An open letter to the Chancellor
The Chancellor’s £9bn coronavirus bailout for the self-employed is most welcomed and offers a lifeline to many of our clients. The scheme however, drawn up in haste, is not without its faults.
We’re curious why is the compensation of 80% of profits (worth up to £2500 per month) 3 months away? Our self-employed clients need the money now and HMRC already holds the information to calculate entitled compensation. The Chancellor has said that, to combat fraud, those taxpayers who commenced self-employment after 5 April 2019 will be excluded from the scheme.

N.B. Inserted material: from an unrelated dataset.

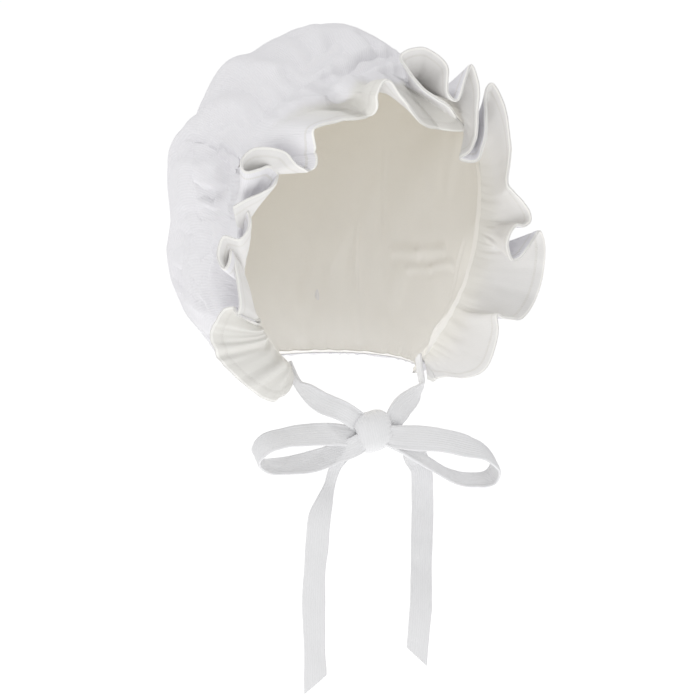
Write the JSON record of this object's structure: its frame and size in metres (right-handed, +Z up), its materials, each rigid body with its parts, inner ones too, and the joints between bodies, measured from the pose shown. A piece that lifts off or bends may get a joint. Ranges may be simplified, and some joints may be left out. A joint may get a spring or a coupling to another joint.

We strongly suggest that the Chancellor revise this to include those taxpayers who have already registered as self-employed with HMRC and files a 2019/20 Self-Assessment Return within 4 weeks of the 5 April 2020. It will also be interesting to see how net profits are calculated. Those taxpayers who regularly invest in plant and machinery to grow their businesses will have reduced their taxable profits (sometimes to £nil) by the availability of capital allowances. For the purposes of calculating the compensation, shouldn’t the capital allowances claim be ignored? Also what about the directors of small limited companies? To exclude them on the basis that they can take their remuneration by way of a low salary and dividend is just not right. Indeed many self-employed, such as computer contractors, are required to work through their own limited companies due to the nature of the tax arrangements existing within their industries. Taking Corporation Tax into account, they still pay tax at an effective basic rate rate of 26.5% and contribute so much to the economy. They need support.
The purpose of the compensation is to support individuals during these difficult times so they haven’t got to go out to work to put themselves and others at risk. Self-employed taxpayers earning more than £50,000 per annum aside it should therefore be fully inclusive to be fully effective.